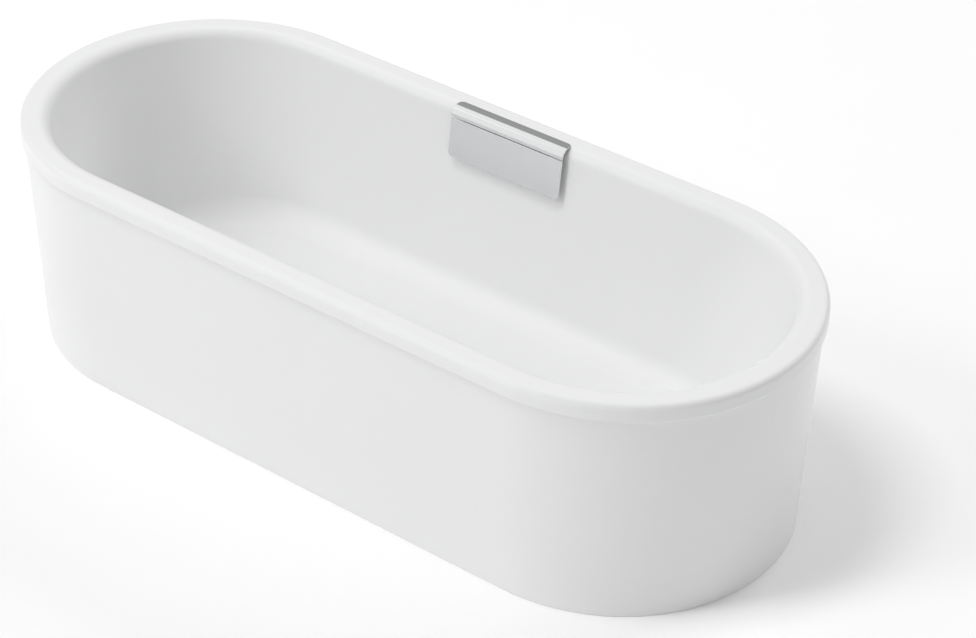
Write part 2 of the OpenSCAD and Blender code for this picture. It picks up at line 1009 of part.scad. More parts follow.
module at_cover_studs() {
    for (p = stud_at)
        translate([p[0], 0, p[1]])
            children();
}

module cover_clips() {
    color("dimgray")
        at_cover()
            at_cover_studs()
                difference() {
                    along_y(clip_r, bracket_face - clip_l, bracket_face);
                    along_y(cover_stud_r + slack, bracket_face - clip_l - cut, bracket_face + cut);
                }
}

module rim_trim() {
    color("silver")
        intersection() {
            translate([waste_x - cover_w / 2, 0, 0])
                rotate([90, 0, 90])
                    linear_extrude(cover_w)
                        trim_section();
            translate([waste_x, trim_back_y, tub_h - 2 * trim_r])
                linear_extrude(3 * trim_r)
                    back_rounded_plan(cover_w, 2 * trim_r);
        }
}

module trim_section() {
    difference() {
        union() {
            translate([trim_centre_y, trim_centre_z])
                circle(trim_r);
            translate([trim_centre_y, tub_h])
                square([trim_back_y - trim_centre_y, trim_t]);
        }
        translate([trim_centre_y, trim_centre_z])
            circle(trim_r - trim_t);
        translate([trim_centre_y - trim_r - cut, trim_centre_z - trim_r - cut])
            square([2 * (trim_r + cut), trim_r + cut]);
        translate([trim_centre_y, trim_centre_z - cut])
            square([trim_r + cut, trim_r - trim_t + cut]);
    }
}

// A plate's plan with its two back corners rounded; y = 0 is the back edge
module back_rounded_plan(w, d) {
    r = cover_corner_r;
    translate([-w / 2, -d])
        square([w, d - r]);
    translate([-w / 2 + r, -r - cut])
        square([w - 2 * r, r + cut]);
    for (s = [1, -1])
        translate([s * (w / 2 - r), -r])
            circle(r);
}

module overflow_cover() {
    color("silver")
        at_cover() {
            translate([0, cover_t, -cover_gap])
                rotate([90, 0, 0])
                    linear_extrude(cover_t)
                        rotate([0, 0, 180])
                            translate([0, cover_h - cover_gap])
                                back_rounded_plan(cover_w, cover_h - cover_gap);
            at_cover_studs()
                along_y(cover_stud_r, cover_t - cut, bracket_face - cover_stud_gap);
        }
}

tub_shell();
outer_skirt();
rim_bond();
floor_board();
long_rail(-1);  // long_rail_front
long_rail(1);  // long_rail_back
cross_rail(0);  // cross_rail_left
cross_rail(1);  // cross_rail_middle
cross_rail(2);  // cross_rail_right
rail_bolts();
rail_nuts();
board_screws();
skirt_brackets();
bracket_screws();
foot_inserts();
foot_lock_nuts();
for (i = FOOT_NUMBERS) foot_pad(i);
for (i = FOOT_NUMBERS) foot_stud(i);
drain_flange();
flange_seal();
drain_gasket();
drain_body();
stopper_cap();
stopper_seal();
stopper_pin();
trap_body();
trap_cap();
trap_cap_seal();
outlet_elbow();
slip_nuts_40();
pipe_seals_40();
overflow_flange();
overflow_seal();
overflow_body();
overflow_pipe();
overflow_elbow();
overflow_link();
slip_nuts_32();
pipe_seals_32();
cover_bracket();
cover_clips();
rim_trim();
overflow_cover();
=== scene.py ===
"""Looks of a freestanding bathtub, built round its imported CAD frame.

Everything is in metres in the frame's axes: the origin is on the floor under the middle of the
tub, +X runs along its length, +Y points to the overflow side and +Z is up.
"""

import math

import bmesh
import bpy
from mathutils import Matrix, Vector


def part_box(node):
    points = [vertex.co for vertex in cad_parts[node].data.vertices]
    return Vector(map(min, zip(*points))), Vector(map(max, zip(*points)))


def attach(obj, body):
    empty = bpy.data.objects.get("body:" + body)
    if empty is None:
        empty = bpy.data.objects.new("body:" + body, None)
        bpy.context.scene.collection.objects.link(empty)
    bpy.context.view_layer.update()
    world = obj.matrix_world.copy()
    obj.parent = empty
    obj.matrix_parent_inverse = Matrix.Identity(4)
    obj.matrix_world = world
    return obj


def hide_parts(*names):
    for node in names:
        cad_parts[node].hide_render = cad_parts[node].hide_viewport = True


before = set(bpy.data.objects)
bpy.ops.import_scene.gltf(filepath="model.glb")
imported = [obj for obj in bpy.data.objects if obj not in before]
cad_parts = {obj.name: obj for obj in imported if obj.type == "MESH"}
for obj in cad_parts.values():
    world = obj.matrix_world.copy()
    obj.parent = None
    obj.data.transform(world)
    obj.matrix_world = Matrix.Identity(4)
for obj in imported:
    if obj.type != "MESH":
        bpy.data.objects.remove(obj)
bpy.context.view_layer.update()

# Sizes from the frame
SHELL_LO, SHELL_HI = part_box("tub_shell")
APRON_LO, APRON_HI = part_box("outer_skirt")
TRIM_LO, TRIM_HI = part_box("rim_trim")
FLANGE_LO, FLANGE_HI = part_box("drain_flange")
CAP_LO, CAP_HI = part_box("stopper_cap")
RIM_R = SHELL_HI.y
END_C = SHELL_HI.x - RIM_R
RIM_Z = SHELL_HI.z
BASE_Z = SHELL_LO.z
WASTE_X = (FLANGE_LO.x + FLANGE_HI.x) / 2

# The basin's section
SHELL_T = 0.006
LEAN = math.radians(7.5)
END_DRAW = 0.158
FLOOR_Z = 0.088
DRAIN_Z = 0.085
FILLET_R = 0.048
RIM_INNER_R = 0.022
RIM_ROUND_R = RIM_R - 0.034
RIM_ROUND_Z = RIM_Z - RIM_INNER_R
RIM_OUTER_R = 0.011
LIP_H = 0.034
LIP_T = 0.0054
LIP_EDGE_R = 0.003
LIP_Z = RIM_Z - LIP_H

# The drain hole with its recess, and the overflow hole
RECESS_R = 0.044
RECESS_D = 0.0025
HOLE_R = 0.026
HOLE_EDGE = 0.0006
OVERFLOW_Z = 0.412

# Points round each ring of the basin and the apron
ARC_N = 72
SIDE_N = 56
RING_N = 2 * (ARC_N + SIDE_N)

# Upper end of the long wall's straight line
WALL_TOP_R = RIM_ROUND_R - RIM_INNER_R * math.cos(LEAN)
WALL_TOP_Z = RIM_ROUND_Z + RIM_INNER_R * math.sin(LEAN)


# ---------------------------------------------------------------- mesh helpers


def new_object(name, bm, sharp=35.0):
    """A smooth-shaded object from a bmesh, with the edges over a given angle kept sharp."""
    bmesh.ops.recalc_face_normals(bm, faces=bm.faces)
    mesh = bpy.data.meshes.new(name)
    bm.to_mesh(mesh)
    bm.free()
    mesh.shade_smooth()
    mesh.set_sharp_from_angle(angle=math.radians(sharp))
    obj = bpy.data.objects.new(name, mesh)
    bpy.context.scene.collection.objects.link(obj)
    return obj


def apply_modifiers(obj):
    """Replaces the object's mesh by its evaluated one and drops the modifiers."""
    graph = bpy.context.evaluated_depsgraph_get()
    mesh = bpy.data.meshes.new_from_object(obj.evaluated_get(graph))
    obj.modifiers.clear()
    obj.data = mesh


def stadium_point(c, r, i):
    """Point i of a stadium outline: the right end, the far side, the left end, the near side."""
    if i <= ARC_N:
        a = math.pi * (i / ARC_N - 0.5)
        return c + r * math.cos(a), r * math.sin(a)
    i -= ARC_N
    if i < SIDE_N:
        return c * (1 - 2 * i / SIDE_N), r
    i -= SIDE_N
    if i <= ARC_N:
        a = math.pi * (i / ARC_N + 0.5)
        return -c + r * math.cos(a), r * math.sin(a)
    i -= ARC_N
    return -c * (1 - 2 * i / SIDE_N), -r


def stadium(c, r, z):
    """A stadium ring at a height, from its half straight length and its end radius."""
    return [Vector((*stadium_point(c, r, i), z)) for i in range(RING_N)]


def circle(r, z):
    """A circle round the waste with as many points as a stadium, starting at the same corner."""
    turn = 2 * math.pi / RING_N
    angles = [turn * (i - ARC_N / 2) for i in range(RING_N)]
    return [Vector((WASTE_X + r * math.cos(a), r * math.sin(a), z)) for a in angles]


def blend_rings(a, b, t):
    """The ring a share t of the way from a to b."""
    return [p.lerp(q, t) for p, q in zip(a, b)]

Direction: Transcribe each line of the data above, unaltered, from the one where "tub_shell();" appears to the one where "if empty is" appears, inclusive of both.

Finished answer:
tub_shell();
outer_skirt();
rim_bond();
floor_board();
long_rail(-1);  // long_rail_front
long_rail(1);  // long_rail_back
cross_rail(0);  // cross_rail_left
cross_rail(1);  // cross_rail_middle
cross_rail(2);  // cross_rail_right
rail_bolts();
rail_nuts();
board_screws();
skirt_brackets();
bracket_screws();
foot_inserts();
foot_lock_nuts();
for (i = FOOT_NUMBERS) foot_pad(i);
for (i = FOOT_NUMBERS) foot_stud(i);
drain_flange();
flange_seal();
drain_gasket();
drain_body();
stopper_cap();
stopper_seal();
stopper_pin();
trap_body();
trap_cap();
trap_cap_seal();
outlet_elbow();
slip_nuts_40();
pipe_seals_40();
overflow_flange();
overflow_seal();
overflow_body();
overflow_pipe();
overflow_elbow();
overflow_link();
slip_nuts_32();
pipe_seals_32();
cover_bracket();
cover_clips();
rim_trim();
overflow_cover();
=== scene.py ===
"""Looks of a freestanding bathtub, built round its imported CAD frame.

Everything is in metres in the frame's axes: the origin is on the floor under the middle of the
tub, +X runs along its length, +Y points to the overflow side and +Z is up.
"""

import math

import bmesh
import bpy
from mathutils import Matrix, Vector


def part_box(node):
    points = [vertex.co for vertex in cad_parts[node].data.vertices]
    return Vector(map(min, zip(*points))), Vector(map(max, zip(*points)))


def attach(obj, body):
    empty = bpy.data.objects.get("body:" + body)
    if empty is None:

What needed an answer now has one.